The field is at a substantial development stage project with proven, flow-tested discoveries where production is expected by January 2016. Initial targeted peak production is 11,000 barrels of oil per day (bodpd), rising to 19,000 bopd in Phase 2. The company said this investment was in line with its strategy to acquire high impact near term production assets in proven oil and gas jurisdictions to build a cash generative platform.

The 5 percent interest is valued at US$55.1 million NPV (0) or US$31.5 million NPV (10) based on a recently completed CPR assuming US$70 oil price. MX Oil is expecting to raise $11.5 million of additional funds to cover the capital expenditure to get to first oil. They expect to finance this by way of a non-dilutive debt facility. The company also expects to do a further fund raise for Phase 2 and Phase 3 will require additional investment, much of which is anticipated to come from revenue from oil sales.
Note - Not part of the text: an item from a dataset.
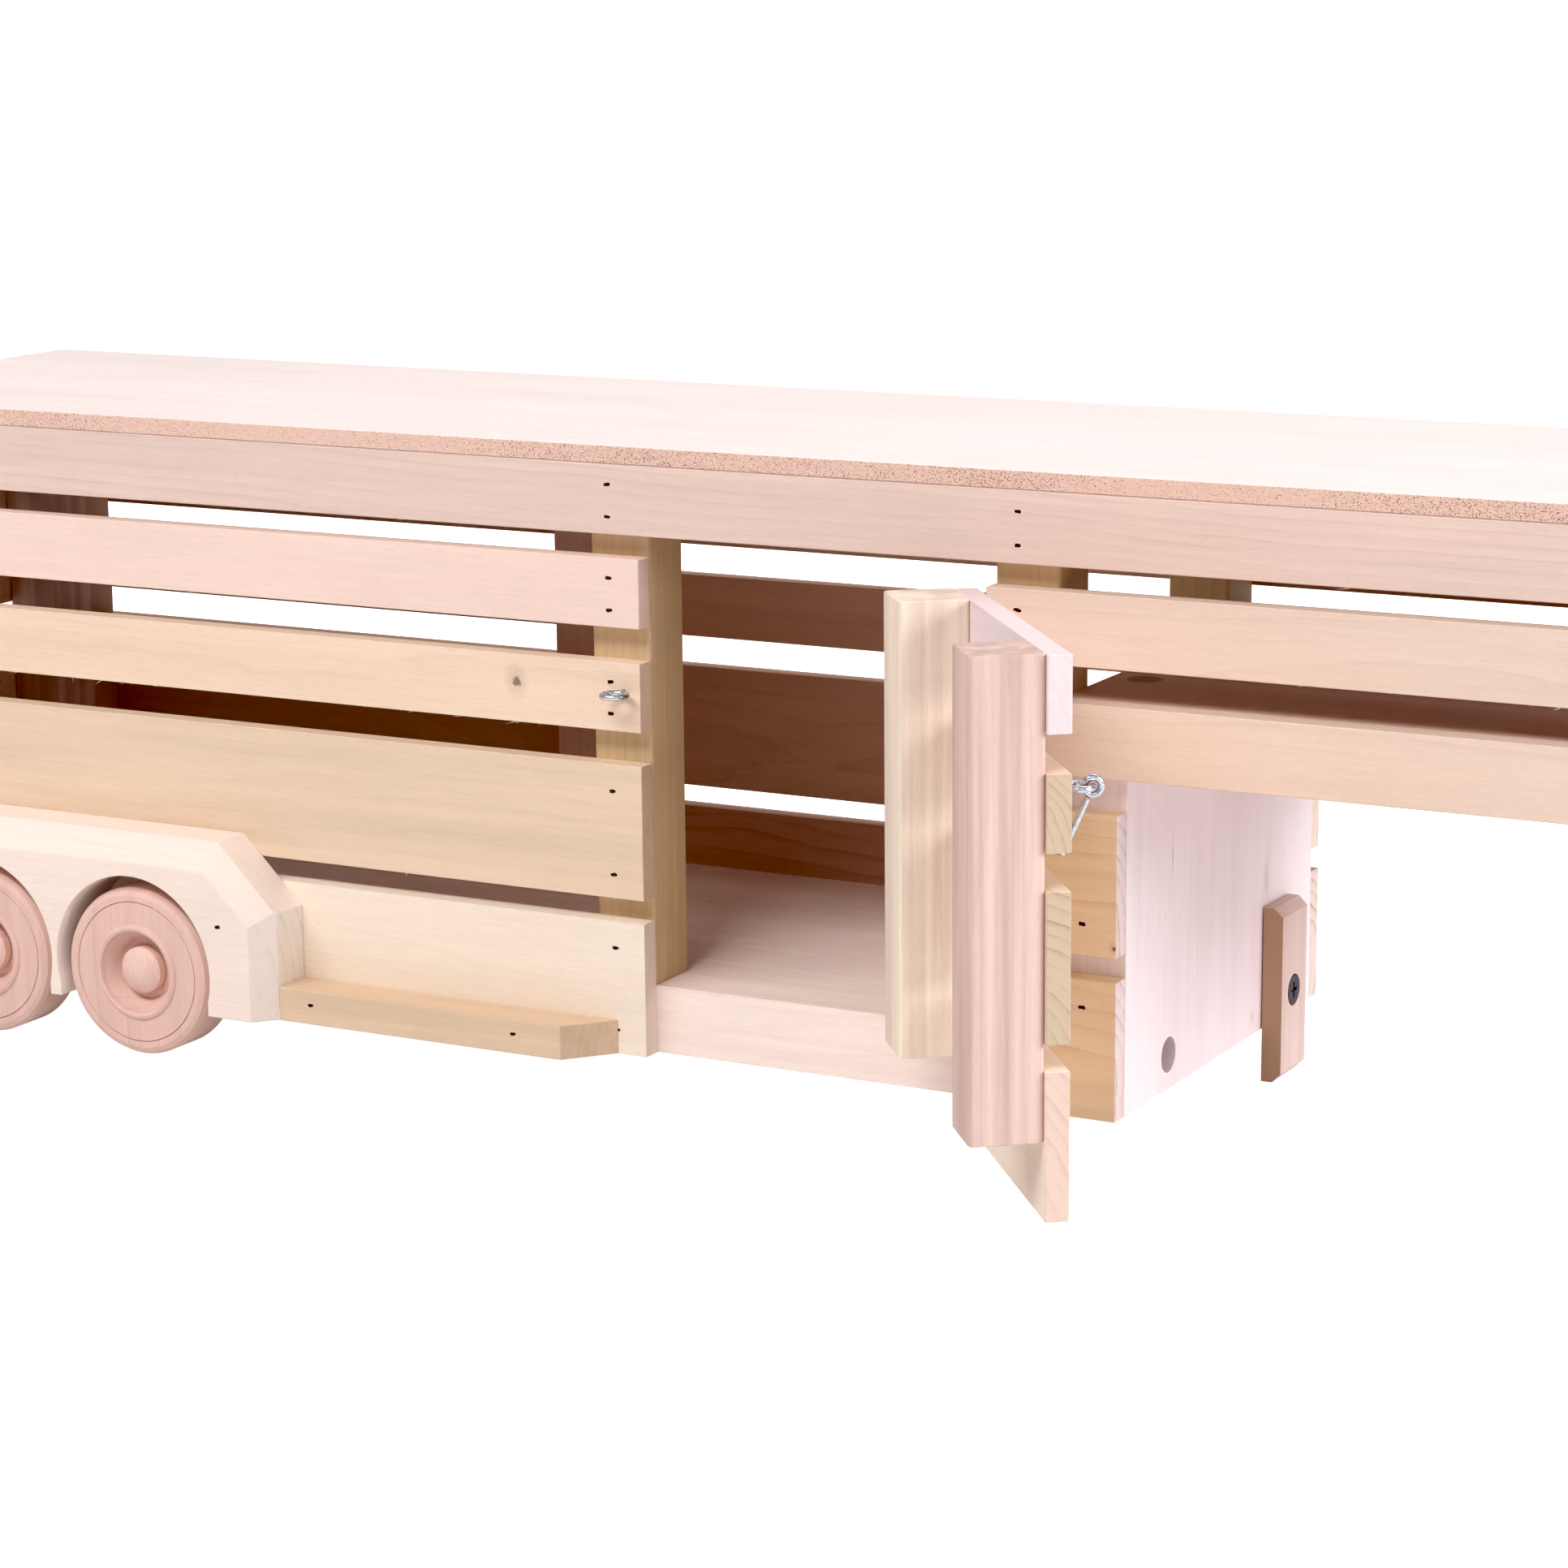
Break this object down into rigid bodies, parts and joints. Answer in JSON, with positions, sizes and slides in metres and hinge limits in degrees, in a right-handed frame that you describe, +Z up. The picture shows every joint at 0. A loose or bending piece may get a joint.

In addition, the company announced the issue of 133,333,333 new ordinary shares via a placing at 4.5p per share to raise £6 million before expenses to provide additional working capital and funding for future capital expenditure and investment.

Stefan Olivier, MX Oil’s Chief Executive Officer said, “This is a game-changing acquisition for MX Oil. It accelerates our transformation into a highly cash generative oil and gas investment company. Alongside expected production in Nigeria by January 2016, the next six months promise a great deal of news flow which should excite our shareholders, as we look to create a leading oil and gas company.”